Le 27 janvier 2021, Europol annonçait une nouvelle réjouissante pour de nombreux responsables de sécurité informatique aux quatre coins du monde. Les forces de l’ordre étaient parvenues à démanteler l’infrastructure d’Emotet, un groupe à l’origine de milliers de cyberattaques. Plus précisément, les polices de différents pays européens ont saisi les serveurs de commande et contrôle (C&C) qui permettaient aux cybercriminels de contrôler leur botnet, l’ensemble de milliers de machines infectées utilisé pour lancer les campagnes d’attaques.

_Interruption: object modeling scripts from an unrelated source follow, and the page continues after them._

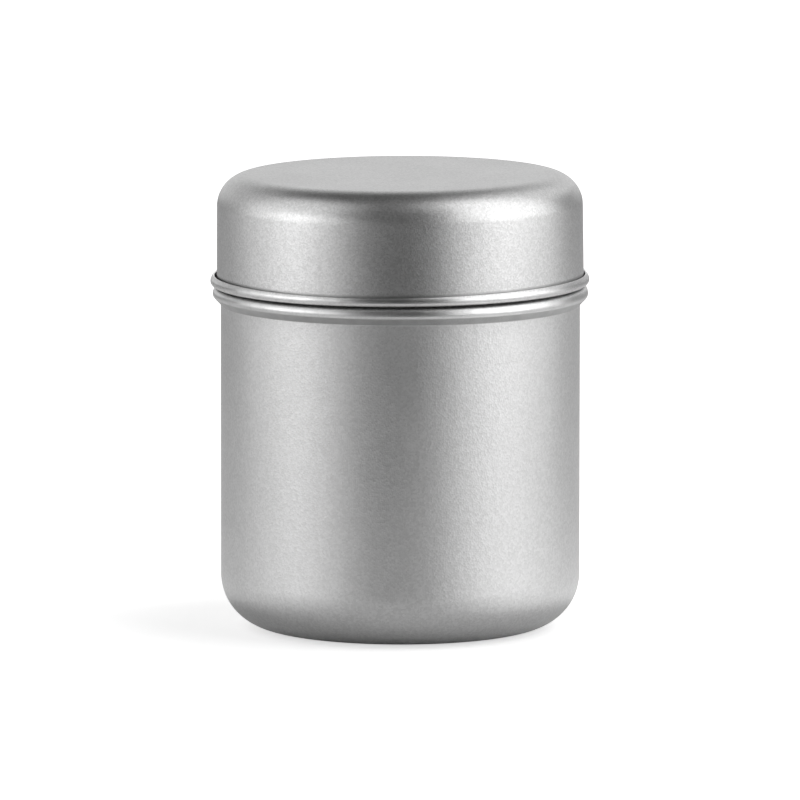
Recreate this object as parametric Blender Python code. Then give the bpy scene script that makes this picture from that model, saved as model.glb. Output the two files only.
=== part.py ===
"""Tea canister: a drawn sheet metal can, a silicone ring in a groove round its neck, and a cap that slips over both.

Every piece is a body of revolution about the Z axis. The two metal pieces are one sheet each, bent along a path in
the half section, where x is the distance from the axis and z the height above the table. Lengths are in metres and
angles in degrees.
"""

import math

import bmesh
import bpy

# Canister body, measured on its outside
BODY_RADIUS = 0.0350
BODY_SHEET = 0.0004
FOOT_ROUND = 0.0105
FOOT_RING_WIDTH = 0.0020
BASE_RISE = 0.0008
BASE_STEP_ROUND = 0.0015

# Stop bead, rolled out of the body just below the lid
BEAD_HEIGHT = 0.0655
BEAD_PROUD = 0.00157
BEAD_CREST_ROUND = 0.0012
BEAD_CORNER_ROUND = 0.0003
BEAD_LOWER_SLOPE = 45
BEAD_UPPER_SLOPE = 68

# Neck above the bead: a plain band, the seal's groove, a second plain band and the mouth's curl
LOWER_BAND = 0.0046
GROOVE_DEPTH = 0.0013
GROOVE_FLOOR = 0.0034
GROOVE_ROUND = 0.0005
GROOVE_SLOPE = 60
UPPER_BAND = 0.0034
MOUTH_CURL_ROUND = 0.0008
MOUTH_CURL_TURN = 265

# Silicone seal ring: a flat band with lips that reach for the lid
SEAL_SEAT_GAP = 0.0001
SEAL_SIDE_GAP = 0.00015
SEAL_LIP_GAP = 0.0001
SEAL_LIP_DEPTH = 0.0006
SEAL_LIPS = 2

# Where one lip starts, is full, is full no more and ends, down its part of the ring's height
SEAL_LIP_SHARES = (0.05, 0.35, 0.60, 0.90)

# Lid, measured on its outside apart from its running clearance round the neck
LID_SHEET = 0.0004
LID_CLEARANCE = 0.00022
LID_SHOULDER_ROUND = 0.0062
LID_DRAFT = 0.45
LID_OVER_MOUTH = 0.0007
LID_ABOVE_BEAD = 0.0005
LID_CURL_WIDTH = 0.00164
LID_CURL_HEIGHT = 0.0022
LID_CURL_RISE = 0.0002
LID_CURL_LEAN = 27

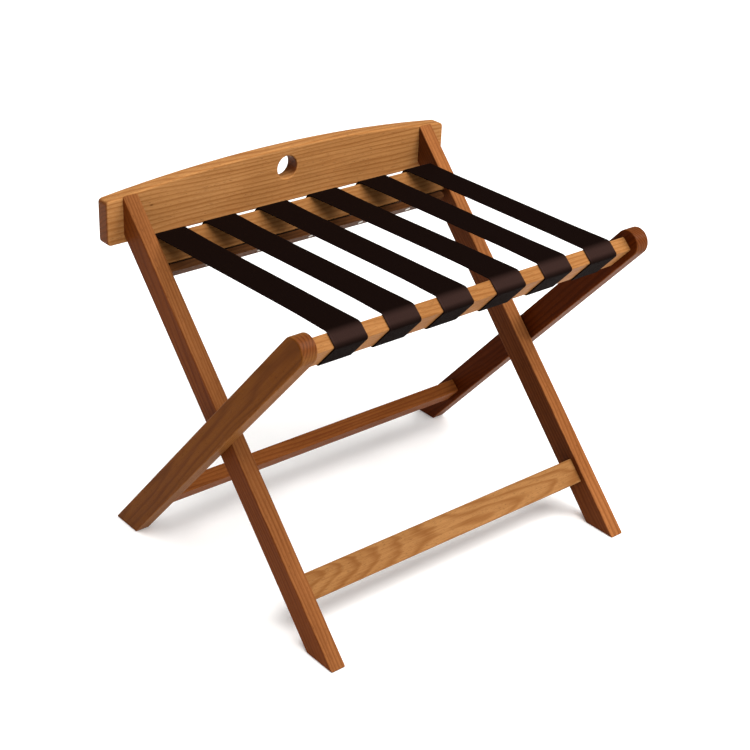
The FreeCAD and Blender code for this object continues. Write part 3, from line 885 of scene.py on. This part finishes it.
# %% The screws of the headboard and the batten
low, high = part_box("headboard_screws")
skin = bmesh.new()
for x in (low.x + HEAD, high.x - HEAD):
    for z in (low.z + HEAD, high.z - HEAD):
        screw(skin, Vector((x, high.y, z)), Vector((0, -1, 0)), size_of("headboard_screws").y)
finished("board_screws", skin, zinc, "inner_frame", "screw_steel", "headboard_screws")

rear_middles = strap_middles("rear")
below = (middle_of("strap_batten") - PIVOT).dot(inner.along) - HALF["strap_batten"][0]
skin = bmesh.new()
for left, right in zip(rear_middles, rear_middles[1:]):
    screw(skin, inner.place((left + right) / 2, below, 0), inner.along, BATTEN_SCREW)
finished("clamp_screws", skin, zinc, "inner_frame", "screw_steel", "batten_screws")
print("screws 4 and 5")

# %% [markdown]
# ## The studio
# A pale floor with nothing on it, one broad soft light from above, a softbox in front, and an even sky to fill.
# The floor is rough and glows a little, so it shows only a faint soft shadow and no reflection.

# %% Floor and lights
FLOOR_REACH = 14.0
FLOOR_GAP = 0.4 * MM         # the floor is this far under the feet
floor_mesh = bpy.data.meshes.new("studio_floor")
skin = bmesh.new()
bmesh.ops.create_grid(skin, x_segments=8, y_segments=8, size=FLOOR_REACH)
skin.to_mesh(floor_mesh)
skin.free()
floor = bpy.data.objects.new("studio_floor", floor_mesh)
floor.location.z = cad_box[0].z - FLOOR_GAP
bpy.context.scene.collection.objects.link(floor)
f = Finish("studio_paper")
paper = f.noise(f.node("TexCoord", {}, {}, output=3), 3.0, detail=2.0)
floor_mesh.materials.append(f.surface({
    "Base Color": f.mix(paper, (0.90, 0.90, 0.90), (0.92, 0.92, 0.92)), "Roughness": 0.9, "Specular IOR Level": 0.1,
    "Emission Color": (1.0, 1.0, 1.0, 1.0), "Emission Strength": 0.16}))


def lamp(name, kind, towards, **settings):
    """A light that shines along towards."""
    data = bpy.data.lights.new(name, kind)
    for key, value in settings.items():
        setattr(data, key, value)
    light = bpy.data.objects.new(name, data)
    light.rotation_mode = "QUATERNION"
    light.rotation_quaternion = Vector(towards).to_track_quat("-Z", "Y")
    bpy.context.scene.collection.objects.link(light)
    return light


lamp("overhead", "SUN", (0.16, 0.40, -1.0), energy=3.6, angle=math.radians(50), color=(1.0, 0.985, 0.96))
centre = (cad_box[0] + cad_box[1]) / 2
softbox_at = centre + Vector((1.25, -1.35, 1.9))
softbox = lamp("softbox", "AREA", centre - softbox_at, energy=66, size=1.6, color=(1.0, 0.985, 0.97))
softbox.location = softbox_at
world = bpy.data.worlds.new("studio")
world.use_nodes = True
sky = world.node_tree.nodes["Background"]
sky.inputs["Color"].default_value = (1, 1, 1, 1)
sky.inputs["Strength"].default_value = 0.22
bpy.context.scene.world = world
bpy.context.scene.view_settings.view_transform = "Standard"

# %% [markdown]
# ## The camera
# It stands in front of the rack and to its left, above it, and looks down on the straps with a long lens.
# A camera's own axes are its right, its up, and the way it faces, reversed.

# %% Camera
CAMERA_AT = Vector((-1.2286, -1.4070, 1.2060))
YAW, PITCH, ROLL = (math.radians(v) for v in (40.912, -27.629, 2.56))
forward = Vector((math.sin(YAW) * math.cos(PITCH), math.cos(YAW) * math.cos(PITCH), math.sin(PITCH)))
right = Vector((math.cos(YAW), -math.sin(YAW), 0))
up = right.cross(forward)
right, up = right * math.cos(ROLL) + up * math.sin(ROLL), up * math.cos(ROLL) - right * math.sin(ROLL)

camera_data = bpy.data.cameras.new("portrait")
camera_data.sensor_width = 36
camera_data.lens = 75.86
camera = bpy.data.objects.new("portrait", camera_data)
turn = Matrix((right, up, -forward)).transposed().to_4x4()
camera.matrix_world = Matrix.Translation(CAMERA_AT) @ turn
bpy.context.scene.collection.objects.link(camera)
bpy.context.scene.camera = camera
print("camera", tuple(round(v, 3) for v in CAMERA_AT))
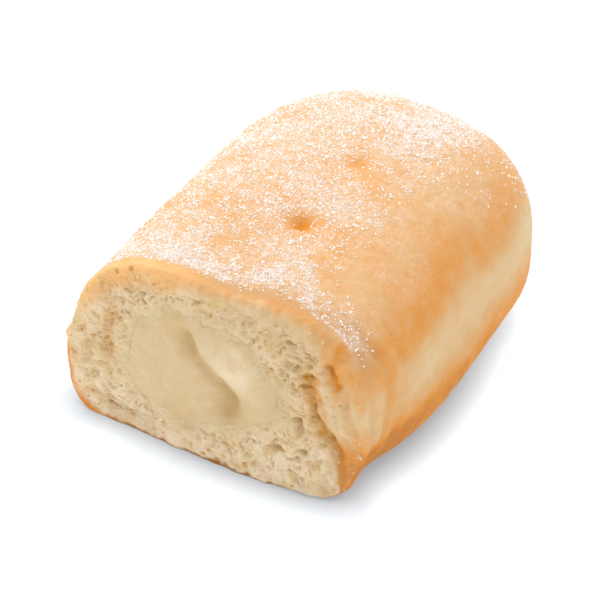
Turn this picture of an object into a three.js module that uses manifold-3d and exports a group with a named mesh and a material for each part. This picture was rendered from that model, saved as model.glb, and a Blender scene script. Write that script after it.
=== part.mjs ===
// Half of a long sugared bun filled with cream, cut across the middle.
// Millimetres, +Z up. +Y runs from the cut face to the round end, and +X across.
// The origin is on the surface that the bun rests on, under the middle of its box.
import * as THREE from "three";
import { mergeVertices } from "three/addons/utils/BufferGeometryUtils.js";
import Module from "manifold-3d";

const wasm = await Module();
wasm.setup();

// The bun's own sizes.
const LENGTH = 84; // from the cut to the round end
const HALF_WIDTH = 30.4;
const HEIGHT = 40.6; // from the table to the crown
const WAIST = 17.5; // height of the widest line
const SOLE_TRIM = 2.5; // how much of the round belly the flat sole takes away
const END_RUN = 31; // length of the rounded end
const END_FULLNESS = 2.65; // superellipse exponent of the rounded end
const CROWN_FULLNESS = 2.54; // section exponent above the waist
const BELLY_FULLNESS = { left: 6, right: 3.8, end: 2.2 }; // section exponents below the waist
const BELLY_ROUNDING = { back: 34, run: 30 }; // where the belly turns to its end's roundness
const CUT_PRESS = 2.2; // how far the knife pressed the crown down at the cut
const PRESS_RUN = 30; // length over which the pressed crown recovers
const CREAM_REACH = 1.5; // how far the cream stands out of the cut at its highest
const CUT_Y = (CREAM_REACH - LENGTH) / 2; // the whole half lies evenly about the origin

// Where the crust turns into the cut face it is rolled in, most on the right-hand side.
const ROLL = 1.8;
const RIGHT_ROLL = 4.4;

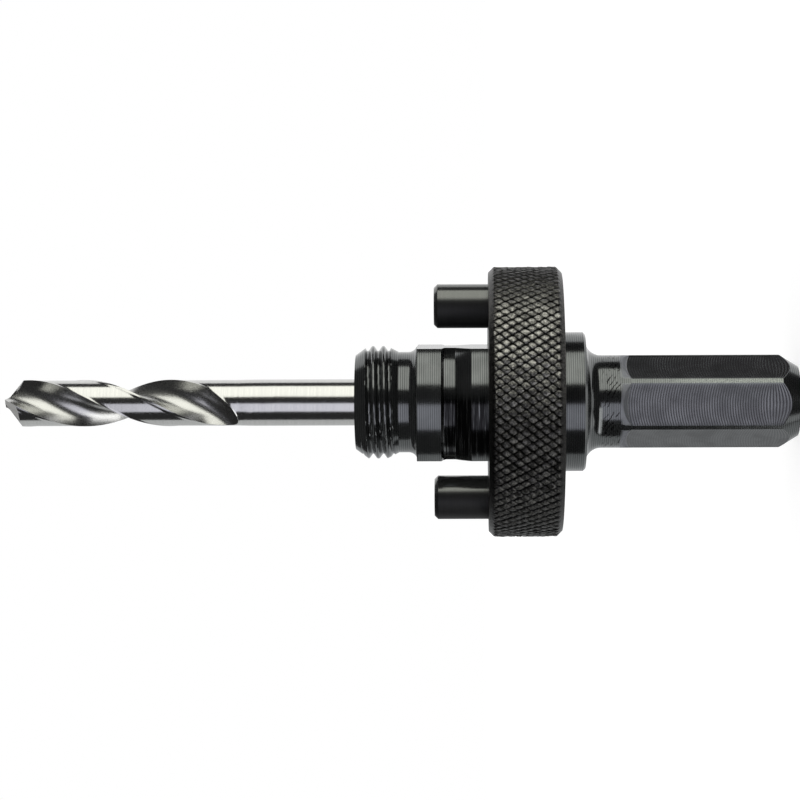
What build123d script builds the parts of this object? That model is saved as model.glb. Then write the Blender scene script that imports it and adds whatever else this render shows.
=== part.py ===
from build123d import *
import math
import os

# Hole saw arbor, in millimetres. It stands on the flat end of its hexagonal shank, +Z along its axis
# towards the tip of the pilot drill. The origin is the centre of the shank's end face. One flat of the
# hexagon faces -Y, and both drive pins and both flats of the guide lie on the X axis.

# Hexagonal shank, milled on a round bar, and the neck behind the hub
shank_len = 29.1            # end face to the hub
shank_d = 12.7
hex_af = 11.3               # across the flats
shank_end_d = 9.6           # flat end face
shank_end_bevel = 2.55      # length of the bevel round the end
flat_len = 24.3             # end face to where a flat runs out, along its middle
cutter_r = 9.5              # the milling cutter, which leaves a round end on each flat
cutter_bevel = 0.8
neck_fillet = 2.2
wall_share = 0.9            # most that a fillet may take of its wall

# Hub, guide with two flats, and its detent groove
hub_d = 19.05
hub_len = 3.2
hub_edge = 0.3
guide_len = 19.7            # hub to the saw seat
guide_af = 15.2             # across the two flats
detent_d = 16.4             # floor of the groove
detent_ramp = 2.2           # lengths along the axis, from the hub's side
detent_floor = 1.5
detent_wall = 0.4
detent_to_seat = 3.3

# Relief groove and threaded nose, 5/8 in and 18 threads per inch. Its grooves are rings without a lead.
relief_d = 13.75
relief_len = 2.5
relief_fillet = 1.2
thread_d = 15.6
thread_len = 4.1
thread_bevel = 1.8          # length of the slope up from the relief groove
thread_pitch = 25.4 / 18
thread_depth = 0.75
thread_root = 0.18          # width of a groove at its bottom
thread_angle = 60
thread_grooves = 3
groove_to_nose = 1.8        # middle of the first groove
nose_bevel_len = 1.85
nose_bevel_depth = 1.35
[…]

Avec cette confiscation, les malfrats se sont retrouvés désarmés, et leur situation ne devrait pas s’arranger : les autorités ont aussi prévu l’effacement automatique de leur malware sur tous les appareils contaminés. « C’était le groupe le plus actif, le numéro 1, donc c’est sûr que ça va nous faire une pause », soufflait David Kopp, responsable de l’équipe de réponse aux menaces de Trend Micro avec qui Cyberguerre s’est entretenu début février.
Mais ce dernier, qui œuvre dans le secteur depuis plus de 20 ans, ne se faisait pas d’illusion : « C’est certain que les opérations vont être stoppées un certain temps… et c’est certain que d’autres vont reprendre le même type d’opérations d’ici la fin de l’année. Ce milieu fonctionne comme celui des vendeurs de drogues : lorsque la police démantèle un réseau, un autre va prendre sa place. »
Cette vision de la situation, presque déprimante, est partagée par de nombreux experts du secteur. Ils savent que s’ils trouvent leur gagne-pain dans la protection des entreprises, leurs opposants le trouvent dans les attaques contre les entreprises. Récemment, un hacker russe confiait à l’équipe de cybersécurité de Cisco qu’il s’était tourné vers la cybercriminalité, car il y trouvait des gains nettement plus importants que de l’autre côté de l’échiquier. Il précisait même (de bonne foi ou non) que s’il habitait en occident, où les salaires sont plus élevés dans la cybersécurité, il reconsidèrerait son choix de carrière.
La cybercriminalité fonctionne comme n’importe quel marché
Pour comprendre les associations de cybercriminels, il faut comprendre qu’elles fonctionnent comme des entreprises. De nombreux malfrats vont à leur « travail » comme si c’était un emploi comme un autre. Et ils considèrent que la revente de données et l’extorsion d’argent sont des marchés parmi d’autres. C’est tout le problème : avec l’explosion des rançongiciels, les malfrats amassent des sommes en dizaines de millions de dollars, et l’attractivité du marché bondit.
Ces gains gigantesques permettent aux gangs de recruter de meilleurs hackers, et d’investir dans du matériel de meilleure qualité, pour étendre leur activité. Et comme dans tout marché, la concurrence fait rage pour obtenir les meilleures ressources, sauf qu’elle ne se plie à aucune règle. Au début du mois, Egregor subissait une opération des forces de l’ordre peu après qu’un gang rival, Revil, a publié des informations sur ses membres.
« On peut comparer le démantèlement de l’infrastructure d’Emotet à l’arrêt de la chaîne de production d’une entreprise normale. Les cybercriminels vont devoir faire face à la question de résilience, et se confronter aux mêmes problématiques que celles auxquelles se confrontent leurs victimes », évalue David Kopp. Les opérateurs d’Emotet ont un business et une place de numéro 1 à maintenir : la question est de savoir s’ils parviendront à relancer leur « production » (l’obtention d’accès à des systèmes informatiques qu’ils revendent à d’autres gangs) ou si un concurrent s’engouffrera pour mettre main sur leurs parts de marché.
La balance entre la survie d’Emotet et son remplacement par un autre gang pourrait tenir à un point sur lequel Europol n’a que très peu communiqué : l’arrestation, ou non, de ses membres les plus importants. On ne sait ni le nombre d’arrestations ni qui a été arrêté. « Même si l’infrastructure est tombée, si les cybercriminels ne sont pas arrêtés, ils vont simplement se déporter sur une autre infrastructure » prévoit l’expert de Trend Micro.
C’est ce qui s’est passé fin 2020, après le démantèlement d’un autre botnet, TrickBot, par une coalition d’entreprises menée par Microsoft. Bien que 94% des serveurs de commandes aient été saisis, le botnet a ressurgi quelques semaines plus tard, avec une autre infrastructure. Et le gang a déjà mis en place de nouvelles attaques début 2021. En revanche, si les responsables d’Emotet sont également arrêtés, alors il existe peu de chance que l’organisation ressurgisse. « Mais tant qu’il y aura de l’argent à gagner, d’autres cybercriminels reviendront », conclut David Kopp.